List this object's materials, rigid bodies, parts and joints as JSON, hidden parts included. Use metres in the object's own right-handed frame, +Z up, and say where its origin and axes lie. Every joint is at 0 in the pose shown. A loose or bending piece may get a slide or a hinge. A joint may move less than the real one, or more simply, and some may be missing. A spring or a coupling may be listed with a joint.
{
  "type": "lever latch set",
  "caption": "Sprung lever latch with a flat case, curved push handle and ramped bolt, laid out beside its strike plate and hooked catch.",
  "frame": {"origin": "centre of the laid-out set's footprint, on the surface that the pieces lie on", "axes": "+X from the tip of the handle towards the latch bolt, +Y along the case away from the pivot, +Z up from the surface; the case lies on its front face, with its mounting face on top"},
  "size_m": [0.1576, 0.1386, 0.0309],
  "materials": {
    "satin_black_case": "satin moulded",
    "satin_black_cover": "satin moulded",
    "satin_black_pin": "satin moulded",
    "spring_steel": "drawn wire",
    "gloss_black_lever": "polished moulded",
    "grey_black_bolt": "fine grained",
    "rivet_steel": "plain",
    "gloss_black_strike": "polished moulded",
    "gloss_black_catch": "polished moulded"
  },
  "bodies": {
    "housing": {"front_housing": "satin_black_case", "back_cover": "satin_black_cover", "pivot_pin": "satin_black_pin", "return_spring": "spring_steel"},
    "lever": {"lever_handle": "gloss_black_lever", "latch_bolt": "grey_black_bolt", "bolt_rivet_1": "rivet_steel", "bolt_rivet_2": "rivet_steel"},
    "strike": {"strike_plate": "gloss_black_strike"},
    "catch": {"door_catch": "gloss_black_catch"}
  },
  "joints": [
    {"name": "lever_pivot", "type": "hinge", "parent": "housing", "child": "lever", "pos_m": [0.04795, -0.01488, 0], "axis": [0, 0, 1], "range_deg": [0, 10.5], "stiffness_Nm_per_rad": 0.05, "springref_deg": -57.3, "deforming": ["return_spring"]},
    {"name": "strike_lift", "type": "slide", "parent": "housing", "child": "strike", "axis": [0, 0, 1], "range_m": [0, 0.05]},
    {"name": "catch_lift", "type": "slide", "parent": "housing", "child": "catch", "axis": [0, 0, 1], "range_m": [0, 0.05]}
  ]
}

################

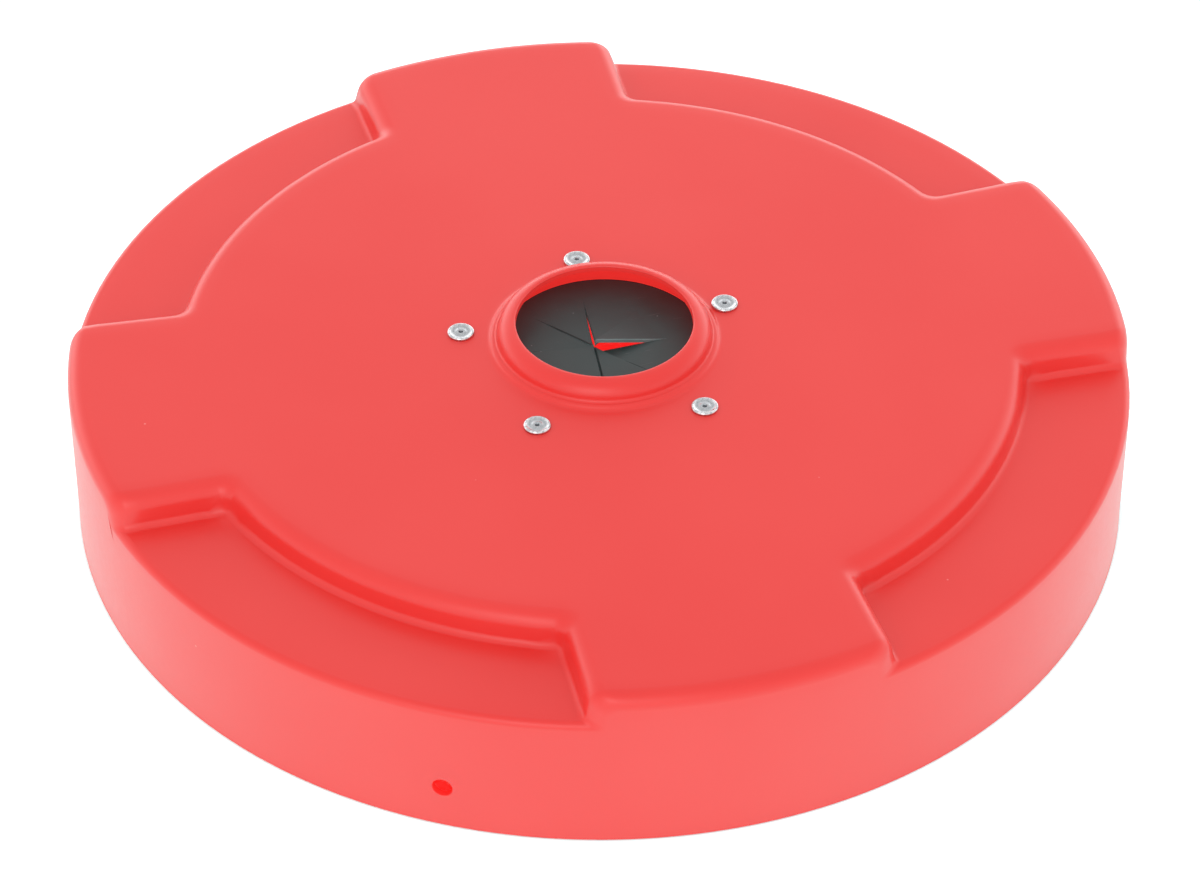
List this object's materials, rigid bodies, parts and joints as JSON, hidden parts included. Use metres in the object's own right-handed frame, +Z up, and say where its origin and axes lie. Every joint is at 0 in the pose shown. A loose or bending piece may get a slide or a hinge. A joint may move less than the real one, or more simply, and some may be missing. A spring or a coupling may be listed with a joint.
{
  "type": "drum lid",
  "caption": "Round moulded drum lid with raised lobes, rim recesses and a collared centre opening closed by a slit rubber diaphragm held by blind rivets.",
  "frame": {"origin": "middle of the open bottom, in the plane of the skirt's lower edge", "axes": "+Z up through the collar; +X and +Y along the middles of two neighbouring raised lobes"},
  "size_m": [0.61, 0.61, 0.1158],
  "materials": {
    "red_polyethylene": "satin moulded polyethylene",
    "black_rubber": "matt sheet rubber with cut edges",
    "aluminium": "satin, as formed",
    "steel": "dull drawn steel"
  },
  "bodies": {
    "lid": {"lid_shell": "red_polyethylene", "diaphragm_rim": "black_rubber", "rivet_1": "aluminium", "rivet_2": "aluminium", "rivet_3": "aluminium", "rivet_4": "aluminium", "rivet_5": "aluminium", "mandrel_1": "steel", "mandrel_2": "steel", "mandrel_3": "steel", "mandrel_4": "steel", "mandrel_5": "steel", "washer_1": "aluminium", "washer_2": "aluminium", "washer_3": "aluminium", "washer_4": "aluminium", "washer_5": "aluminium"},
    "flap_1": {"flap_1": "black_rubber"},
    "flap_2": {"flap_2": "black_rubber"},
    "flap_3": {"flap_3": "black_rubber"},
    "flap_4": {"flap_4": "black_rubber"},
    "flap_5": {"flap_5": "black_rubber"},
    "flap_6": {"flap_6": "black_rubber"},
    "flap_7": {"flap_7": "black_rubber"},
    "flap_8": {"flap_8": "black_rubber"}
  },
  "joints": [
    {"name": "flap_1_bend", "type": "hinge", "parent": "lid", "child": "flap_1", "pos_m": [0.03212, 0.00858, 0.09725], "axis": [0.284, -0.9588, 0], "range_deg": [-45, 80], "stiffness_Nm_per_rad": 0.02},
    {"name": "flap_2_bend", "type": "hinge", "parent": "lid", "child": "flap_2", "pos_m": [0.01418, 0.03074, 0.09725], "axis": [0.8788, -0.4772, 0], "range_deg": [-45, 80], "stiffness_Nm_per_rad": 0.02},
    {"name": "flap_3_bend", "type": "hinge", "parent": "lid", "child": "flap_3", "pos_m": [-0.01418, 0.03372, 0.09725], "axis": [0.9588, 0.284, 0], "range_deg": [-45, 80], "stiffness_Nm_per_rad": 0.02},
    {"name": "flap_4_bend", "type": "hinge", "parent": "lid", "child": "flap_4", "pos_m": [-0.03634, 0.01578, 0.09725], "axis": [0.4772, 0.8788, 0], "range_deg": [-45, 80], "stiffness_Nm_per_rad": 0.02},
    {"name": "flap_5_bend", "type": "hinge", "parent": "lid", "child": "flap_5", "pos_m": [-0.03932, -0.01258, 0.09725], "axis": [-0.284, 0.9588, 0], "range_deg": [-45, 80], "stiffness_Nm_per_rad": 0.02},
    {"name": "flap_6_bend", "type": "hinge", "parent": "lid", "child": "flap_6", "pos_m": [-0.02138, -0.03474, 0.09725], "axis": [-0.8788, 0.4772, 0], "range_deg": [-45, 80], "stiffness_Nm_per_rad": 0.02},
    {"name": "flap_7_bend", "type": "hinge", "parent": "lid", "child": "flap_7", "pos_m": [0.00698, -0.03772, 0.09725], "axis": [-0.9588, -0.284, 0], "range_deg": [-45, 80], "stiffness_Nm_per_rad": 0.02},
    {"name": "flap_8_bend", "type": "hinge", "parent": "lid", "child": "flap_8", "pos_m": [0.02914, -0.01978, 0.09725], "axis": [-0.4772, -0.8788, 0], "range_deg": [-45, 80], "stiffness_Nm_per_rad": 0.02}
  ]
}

################

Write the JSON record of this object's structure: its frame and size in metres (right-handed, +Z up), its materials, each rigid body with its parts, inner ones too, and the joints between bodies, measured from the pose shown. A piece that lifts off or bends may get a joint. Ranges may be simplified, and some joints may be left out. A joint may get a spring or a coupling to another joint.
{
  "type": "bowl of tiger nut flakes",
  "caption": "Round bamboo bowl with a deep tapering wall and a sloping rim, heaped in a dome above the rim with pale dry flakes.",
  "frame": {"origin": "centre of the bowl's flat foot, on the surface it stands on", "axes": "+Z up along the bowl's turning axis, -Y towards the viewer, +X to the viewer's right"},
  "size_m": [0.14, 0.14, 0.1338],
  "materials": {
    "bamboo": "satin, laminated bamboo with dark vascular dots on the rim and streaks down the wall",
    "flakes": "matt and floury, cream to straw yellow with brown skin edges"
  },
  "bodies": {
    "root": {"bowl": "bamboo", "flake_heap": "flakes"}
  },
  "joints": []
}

################

__Your instructions__: Using the material above, copy every line in which the string "from" occurs.

__Response to this task__:
  "frame": {"origin": "centre of the laid-out set's footprint, on the surface that the pieces lie on", "axes": "+X from the tip of the handle towards the latch bolt, +Y along the case away from the pivot, +Z up from the surface; the case lies on its front face, with its mounting face on top"},
Write the JSON record of this object's structure: its frame and size in metres (right-handed, +Z up), its materials, each rigid body with its parts, inner ones too, and the joints between bodies, measured from the pose shown. A piece that lifts off or bends may get a joint. Ranges may be simplified, and some joints may be left out. A joint may get a spring or a coupling to another joint.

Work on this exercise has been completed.